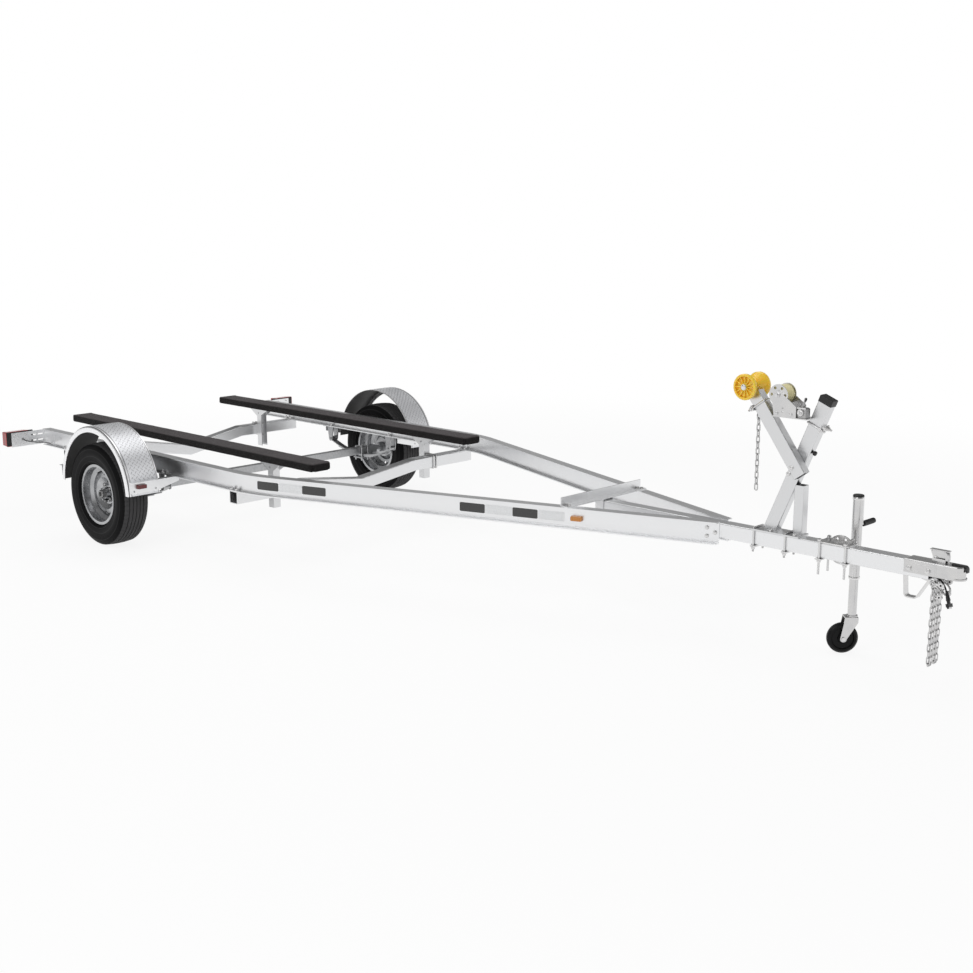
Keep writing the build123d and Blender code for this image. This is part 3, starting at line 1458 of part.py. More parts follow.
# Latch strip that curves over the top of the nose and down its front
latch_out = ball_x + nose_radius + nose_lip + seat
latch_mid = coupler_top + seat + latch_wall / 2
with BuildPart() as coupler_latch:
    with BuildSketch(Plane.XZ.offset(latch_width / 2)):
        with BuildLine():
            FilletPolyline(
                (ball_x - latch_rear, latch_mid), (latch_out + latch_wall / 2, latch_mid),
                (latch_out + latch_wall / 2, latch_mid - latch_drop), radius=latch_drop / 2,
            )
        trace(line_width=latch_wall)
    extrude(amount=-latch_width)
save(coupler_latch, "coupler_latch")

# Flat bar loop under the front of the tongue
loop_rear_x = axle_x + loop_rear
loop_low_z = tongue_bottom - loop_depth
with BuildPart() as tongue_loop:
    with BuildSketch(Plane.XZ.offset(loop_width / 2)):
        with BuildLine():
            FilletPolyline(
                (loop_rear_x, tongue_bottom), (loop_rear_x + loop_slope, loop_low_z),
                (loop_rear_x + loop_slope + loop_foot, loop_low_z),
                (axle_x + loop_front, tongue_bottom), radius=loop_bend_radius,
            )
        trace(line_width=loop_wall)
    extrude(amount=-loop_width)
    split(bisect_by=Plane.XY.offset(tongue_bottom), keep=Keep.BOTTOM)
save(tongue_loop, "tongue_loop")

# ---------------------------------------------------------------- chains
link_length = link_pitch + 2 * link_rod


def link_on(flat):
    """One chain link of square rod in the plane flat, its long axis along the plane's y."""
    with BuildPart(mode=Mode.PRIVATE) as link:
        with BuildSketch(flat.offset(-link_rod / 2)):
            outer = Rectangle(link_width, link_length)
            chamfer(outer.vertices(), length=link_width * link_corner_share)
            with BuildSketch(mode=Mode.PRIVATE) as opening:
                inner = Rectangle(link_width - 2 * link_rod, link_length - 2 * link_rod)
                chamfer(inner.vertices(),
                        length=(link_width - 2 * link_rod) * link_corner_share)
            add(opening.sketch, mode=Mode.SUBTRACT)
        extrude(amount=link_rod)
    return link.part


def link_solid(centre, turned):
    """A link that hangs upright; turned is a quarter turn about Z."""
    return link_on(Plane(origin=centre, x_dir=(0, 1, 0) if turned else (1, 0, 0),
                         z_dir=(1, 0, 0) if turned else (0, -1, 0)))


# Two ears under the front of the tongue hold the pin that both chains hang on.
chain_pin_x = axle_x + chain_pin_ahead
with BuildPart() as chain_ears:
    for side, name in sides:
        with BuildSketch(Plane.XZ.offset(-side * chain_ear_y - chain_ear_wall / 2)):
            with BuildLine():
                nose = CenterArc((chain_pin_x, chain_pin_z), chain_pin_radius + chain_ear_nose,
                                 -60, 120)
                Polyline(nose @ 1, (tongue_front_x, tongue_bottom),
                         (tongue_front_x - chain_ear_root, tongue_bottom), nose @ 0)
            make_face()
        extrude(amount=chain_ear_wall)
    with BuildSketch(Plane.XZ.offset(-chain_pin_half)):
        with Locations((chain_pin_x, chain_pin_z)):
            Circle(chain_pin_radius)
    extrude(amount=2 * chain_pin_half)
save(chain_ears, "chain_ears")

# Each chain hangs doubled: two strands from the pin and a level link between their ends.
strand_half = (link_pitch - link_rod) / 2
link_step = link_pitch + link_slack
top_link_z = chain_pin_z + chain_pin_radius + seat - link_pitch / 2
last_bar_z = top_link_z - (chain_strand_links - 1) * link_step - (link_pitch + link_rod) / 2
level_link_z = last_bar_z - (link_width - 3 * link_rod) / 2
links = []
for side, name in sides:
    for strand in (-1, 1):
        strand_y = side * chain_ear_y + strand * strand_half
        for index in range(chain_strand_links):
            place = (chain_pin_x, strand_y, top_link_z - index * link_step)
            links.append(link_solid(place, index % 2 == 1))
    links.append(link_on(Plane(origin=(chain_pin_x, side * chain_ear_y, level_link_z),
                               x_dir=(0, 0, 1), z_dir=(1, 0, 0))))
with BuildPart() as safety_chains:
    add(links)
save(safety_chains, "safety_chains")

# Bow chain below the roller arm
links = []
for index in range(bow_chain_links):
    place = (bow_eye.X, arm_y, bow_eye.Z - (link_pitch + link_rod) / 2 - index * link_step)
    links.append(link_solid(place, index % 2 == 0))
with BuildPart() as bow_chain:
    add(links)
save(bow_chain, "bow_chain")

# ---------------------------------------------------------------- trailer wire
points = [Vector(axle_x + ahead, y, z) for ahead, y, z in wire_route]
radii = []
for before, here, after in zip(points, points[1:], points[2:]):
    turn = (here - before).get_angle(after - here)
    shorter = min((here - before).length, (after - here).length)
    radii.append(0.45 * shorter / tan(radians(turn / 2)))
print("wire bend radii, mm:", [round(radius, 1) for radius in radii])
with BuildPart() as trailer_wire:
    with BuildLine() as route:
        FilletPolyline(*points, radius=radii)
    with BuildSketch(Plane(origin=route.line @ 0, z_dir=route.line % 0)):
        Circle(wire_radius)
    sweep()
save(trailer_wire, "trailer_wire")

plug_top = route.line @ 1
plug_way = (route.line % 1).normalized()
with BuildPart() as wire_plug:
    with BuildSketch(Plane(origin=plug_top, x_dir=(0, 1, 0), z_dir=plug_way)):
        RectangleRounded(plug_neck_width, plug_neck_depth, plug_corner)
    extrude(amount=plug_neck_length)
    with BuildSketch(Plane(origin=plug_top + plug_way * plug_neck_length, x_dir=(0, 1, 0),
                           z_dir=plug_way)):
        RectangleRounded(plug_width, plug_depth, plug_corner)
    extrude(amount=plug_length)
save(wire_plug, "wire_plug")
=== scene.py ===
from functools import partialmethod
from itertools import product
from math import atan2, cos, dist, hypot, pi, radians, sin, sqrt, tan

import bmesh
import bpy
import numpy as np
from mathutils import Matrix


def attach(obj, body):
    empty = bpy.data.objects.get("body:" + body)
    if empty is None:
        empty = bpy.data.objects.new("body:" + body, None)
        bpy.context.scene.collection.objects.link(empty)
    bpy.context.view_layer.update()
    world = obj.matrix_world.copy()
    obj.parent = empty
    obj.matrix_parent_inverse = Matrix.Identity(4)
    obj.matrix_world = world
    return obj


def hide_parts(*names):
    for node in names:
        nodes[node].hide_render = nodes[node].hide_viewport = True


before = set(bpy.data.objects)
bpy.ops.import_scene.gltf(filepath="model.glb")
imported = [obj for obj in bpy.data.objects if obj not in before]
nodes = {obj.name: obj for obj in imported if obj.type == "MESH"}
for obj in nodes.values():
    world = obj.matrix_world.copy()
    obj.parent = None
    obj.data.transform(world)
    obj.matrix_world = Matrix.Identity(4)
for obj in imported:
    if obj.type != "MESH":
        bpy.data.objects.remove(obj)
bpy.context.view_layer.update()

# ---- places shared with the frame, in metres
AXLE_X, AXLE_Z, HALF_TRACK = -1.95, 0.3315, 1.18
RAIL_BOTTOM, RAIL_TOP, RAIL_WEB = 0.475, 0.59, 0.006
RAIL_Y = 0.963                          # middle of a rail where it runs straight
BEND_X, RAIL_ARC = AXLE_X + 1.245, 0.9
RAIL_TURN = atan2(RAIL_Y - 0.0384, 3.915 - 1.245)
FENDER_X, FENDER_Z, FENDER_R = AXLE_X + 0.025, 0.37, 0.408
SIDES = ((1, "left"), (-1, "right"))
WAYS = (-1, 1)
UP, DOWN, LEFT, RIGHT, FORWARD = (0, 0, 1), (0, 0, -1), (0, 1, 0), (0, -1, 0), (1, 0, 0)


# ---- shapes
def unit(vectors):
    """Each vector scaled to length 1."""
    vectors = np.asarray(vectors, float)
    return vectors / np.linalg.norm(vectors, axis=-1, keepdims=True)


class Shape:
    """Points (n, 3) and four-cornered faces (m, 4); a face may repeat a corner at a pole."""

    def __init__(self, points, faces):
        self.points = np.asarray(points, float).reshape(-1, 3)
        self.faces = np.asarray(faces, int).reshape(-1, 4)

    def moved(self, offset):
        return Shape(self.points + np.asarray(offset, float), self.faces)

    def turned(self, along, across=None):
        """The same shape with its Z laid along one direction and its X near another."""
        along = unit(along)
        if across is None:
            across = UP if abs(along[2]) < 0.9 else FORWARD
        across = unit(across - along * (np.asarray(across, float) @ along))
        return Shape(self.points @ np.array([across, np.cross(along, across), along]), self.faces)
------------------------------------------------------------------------
WHAT IS ASKED: Repeat, exactly and only, the lines from the beginning of the material through the line that contains "return link.part".

SOLUTION FOR THIS PROBLEM:
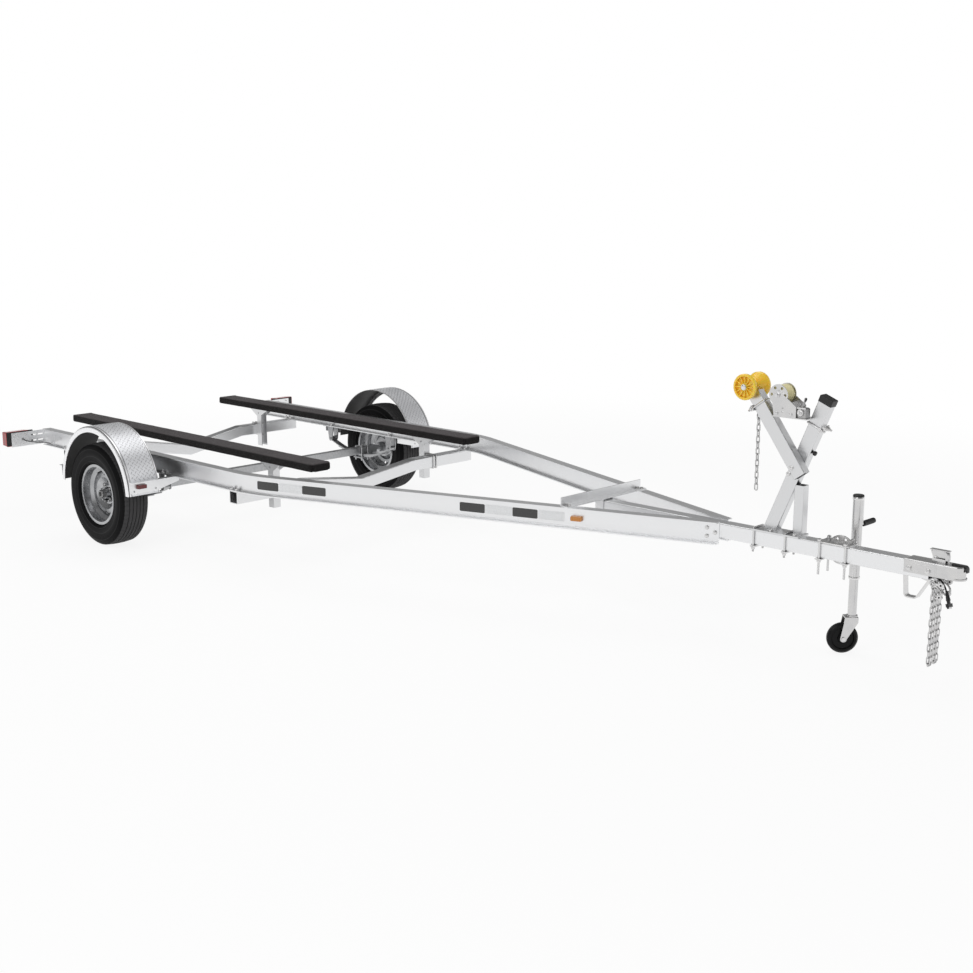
Keep writing the build123d and Blender code for this image. This is part 3, starting at line 1458 of part.py. More parts follow.
# Latch strip that curves over the top of the nose and down its front
latch_out = ball_x + nose_radius + nose_lip + seat
latch_mid = coupler_top + seat + latch_wall / 2
with BuildPart() as coupler_latch:
    with BuildSketch(Plane.XZ.offset(latch_width / 2)):
        with BuildLine():
            FilletPolyline(
                (ball_x - latch_rear, latch_mid), (latch_out + latch_wall / 2, latch_mid),
                (latch_out + latch_wall / 2, latch_mid - latch_drop), radius=latch_drop / 2,
            )
        trace(line_width=latch_wall)
    extrude(amount=-latch_width)
save(coupler_latch, "coupler_latch")

# Flat bar loop under the front of the tongue
loop_rear_x = axle_x + loop_rear
loop_low_z = tongue_bottom - loop_depth
with BuildPart() as tongue_loop:
    with BuildSketch(Plane.XZ.offset(loop_width / 2)):
        with BuildLine():
            FilletPolyline(
                (loop_rear_x, tongue_bottom), (loop_rear_x + loop_slope, loop_low_z),
                (loop_rear_x + loop_slope + loop_foot, loop_low_z),
                (axle_x + loop_front, tongue_bottom), radius=loop_bend_radius,
            )
        trace(line_width=loop_wall)
    extrude(amount=-loop_width)
    split(bisect_by=Plane.XY.offset(tongue_bottom), keep=Keep.BOTTOM)
save(tongue_loop, "tongue_loop")

# ---------------------------------------------------------------- chains
link_length = link_pitch + 2 * link_rod


def link_on(flat):
    """One chain link of square rod in the plane flat, its long axis along the plane's y."""
    with BuildPart(mode=Mode.PRIVATE) as link:
        with BuildSketch(flat.offset(-link_rod / 2)):
            outer = Rectangle(link_width, link_length)
            chamfer(outer.vertices(), length=link_width * link_corner_share)
            with BuildSketch(mode=Mode.PRIVATE) as opening:
                inner = Rectangle(link_width - 2 * link_rod, link_length - 2 * link_rod)
                chamfer(inner.vertices(),
                        length=(link_width - 2 * link_rod) * link_corner_share)
            add(opening.sketch, mode=Mode.SUBTRACT)
        extrude(amount=link_rod)
    return link.part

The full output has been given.